The second off-topic research article on Indonesia focuses on its foreign policy. Gizem Bütün, Yanyan Mochamad Yani, Arry Bainus, and R. Widya Setiabudi Sumadinata explore the connection between Indonesia’s Global Maritime Fulcrum (GMF) and its “free and active foreign policy,” particularly in relation to the need for infrastructure investment and the tensions stemming from China’s economic influence through the Belt and Road Initiative (BRI). Lastly, Zuly Qodir emphasizes Indonesia’s domestic policy within the context of contemporary Islamic thought. The author provides a perspective on the expansion of post-Islamist movements and the contested public sphere in Indonesian politics.

Finally, our off-topic commentary studies the state of vocational education and training in Türkiye, written by Mahmut Özer. In his commentary, Özer analyzes the changes occurring in the field of vocational education in Türkiye, discussing the obstacles it faces, the new ideas being introduced, and the consequences of these changes.

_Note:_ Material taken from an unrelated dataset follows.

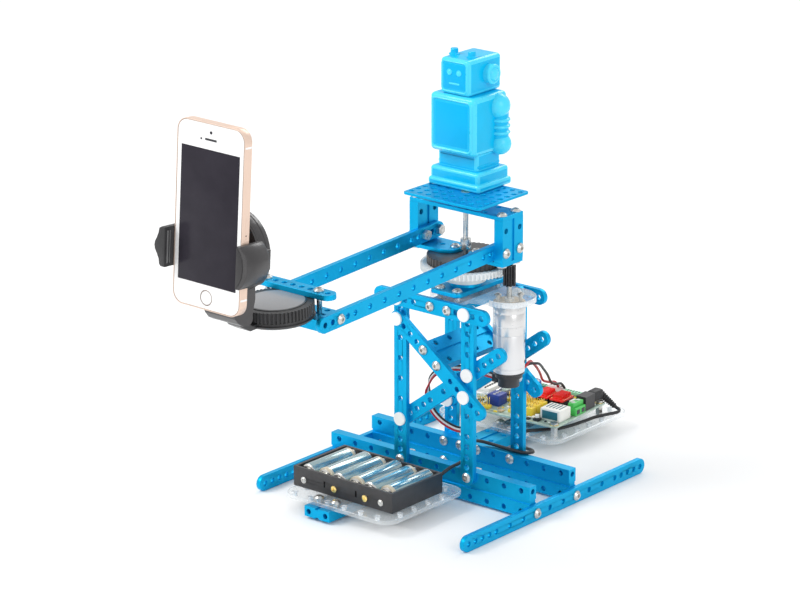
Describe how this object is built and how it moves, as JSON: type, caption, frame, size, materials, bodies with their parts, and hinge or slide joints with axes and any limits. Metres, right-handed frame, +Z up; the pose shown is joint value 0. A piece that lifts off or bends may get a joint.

Overall, this issue of Insight Turkey offers a thorough examination of the current state of Middle Eastern politics, exploring the characteristics, patterns, and progress in the region and their impact on global politics. Additionally, we address other subjects such as Türkiye’s bilateral relations with the Balkans and Indonesia, Indonesia’s foreign and domestic policy, and educational changes in Türkiye. We hope that the detailed discussions and diverse viewpoints presented in this edition will provide our readers with valuable insights and deepen their understanding of the complex geopolitical landscape.